– Tre ragazzi, di cui due sulla vetta di una piccola collina e uno che si inerpica per raggiungerli;

– in alto a destra: il titolo dell’album “For the first time” (piccola scritta bianca, poco visibile, con la maiuscola solo in testa alla prima parola);

– in basso a sinistra: il nome della band, “Black Country, New Road” (doppio colore – bianco e nero – ogni parola in maiuscolo e caratteri piuttosto grandi);

– in basso a destra: i credits della banca immagini da cui è tratta la foto.

Si presenta così, con questa copertina, il primo album di un settetto di ragazz* inglesi sbalorditivo; uscito nel mese di febbraio di quest’anno, e anticipato da un paio di singoli live negli scorsi due anni. A sorprendere non sono tanto le cifre stilistiche, che già dalla prima traccia Instrumental chiariscono che stiamo risalendo il “sentiero delle briciole” lasciate da qualcuno e che ci portano infatti lontano, a Louisville, e indietro nel tempo, a trent’anni fa. Ma anche negli anni sessanta del rock sperimentale inglese e a Chicago agli albori del free jazz dieci anni prima, e del post rock a metà degli ottanta. No, tutto questo in realtà ci fa subito sentire a casa e ci restituisce in mano il filo di un discorso comunque mai interrotto, ma che si è solo ingarbugliato senza che neppure ce ne accorgessimo, come il cavo degli auricolari dimenticato in una tasca.

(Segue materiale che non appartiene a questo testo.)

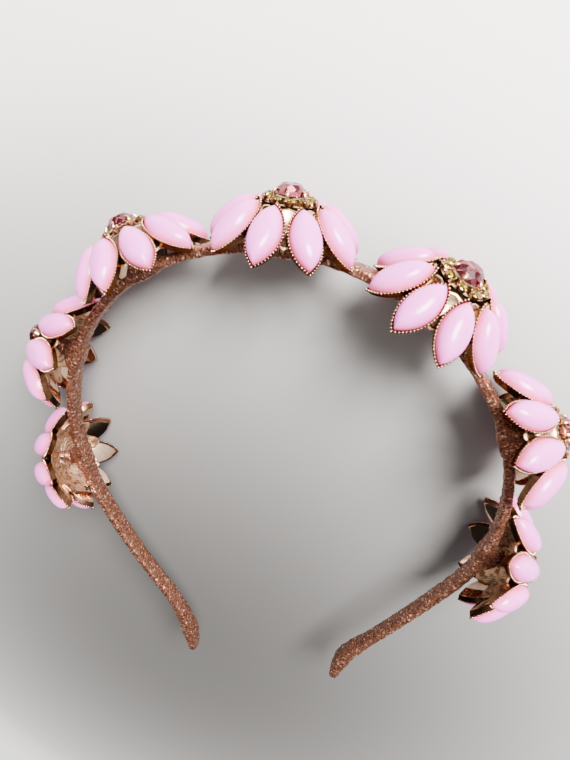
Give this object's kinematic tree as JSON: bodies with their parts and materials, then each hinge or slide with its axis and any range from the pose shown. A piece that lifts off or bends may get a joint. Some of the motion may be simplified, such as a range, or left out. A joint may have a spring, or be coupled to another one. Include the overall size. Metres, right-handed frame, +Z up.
{
  "type": "flower headband",
  "caption": "Narrow ribbon-wrapped headband with flared ends that carries a row of flowers made of pointed oval stones round a cut centre stone.",
  "frame": {"origin": "centre of the footprint, on the surface that the headband lies on", "axes": "+Y towards the crown of the band, +X towards the wearer's side that flower 7 is on, +Z up from the surface, across the width of the band"},
  "size_m": [0.154, 0.1742, 0.0361],
  "materials": {
    "ribbon": "metallic rose-gold glitter ribbon",
    "petal_stone": "polished opaque pink cabochons in gold cups",
    "gold": "polished light gold plating",
    "rose_crystal": "cut and polished"
  },
  "bodies": {
    "root": {"band": "ribbon", "petal_setting_1": "petal_stone", "cluster_1": "gold", "centre_stone_1": "rose_crystal", "petal_setting_2": "petal_stone", "cluster_2": "gold", "centre_stone_2": "rose_crystal", "petal_setting_3": "petal_stone", "cluster_3": "gold", "centre_stone_3": "rose_crystal", "petal_setting_4": "petal_stone", "cluster_4": "gold", "centre_stone_4": "rose_crystal", "petal_setting_5": "petal_stone", "cluster_5": "gold", "centre_stone_5": "rose_crystal", "petal_setting_6": "petal_stone", "cluster_6": "gold", "centre_stone_6": "rose_crystal", "petal_setting_7": "petal_stone", "cluster_7": "gold", "centre_stone_7": "rose_crystal"}
  },
  "joints": []
}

A sorprendere davvero è che i Black Country, New Road abbiano fatto un disco con queste sonorità essendo tutti nati dieci anni dopo Spiderland, in un’epoca in cui la musica si è evoluta tantissimo e con essa la tecnologia, ormai in grado anche di manipolarne qualsiasi aspetto. Nessuna distorsione asettica generata da un software customizzato per ottenere effetti speciali, ma chitarre spezzate, piccoli sbalzi di umore dissimulati in un canto quasi sciamanico di iniziazione, saliscendi, perdizione, insomma l’incanto del post-rock con urla a volte soffiate in un sassofono e a volte canalizzate nelle corde di un violino.

Non sappiamo dove andrà questa “new road”, ma sappiamo esattamente dove ci ha riportati consapevolmente, date anche alcune citazioni, talvolta esplicite [“and fled from the stage with the world’s second-best Slint tribute act”] che ci hanno fatto fare un bel balzo indietro, imprigionandoci in quel momento che oscilla tra la gioia della festa e la paranoia di sentirsi degli estranei circondati di sconosciuti e perennemente tagliati fuori.

Sette genietti della lampada hanno esaudito un desiderio: farci tornare ventenni. Per 40 minuti e 44 secondi.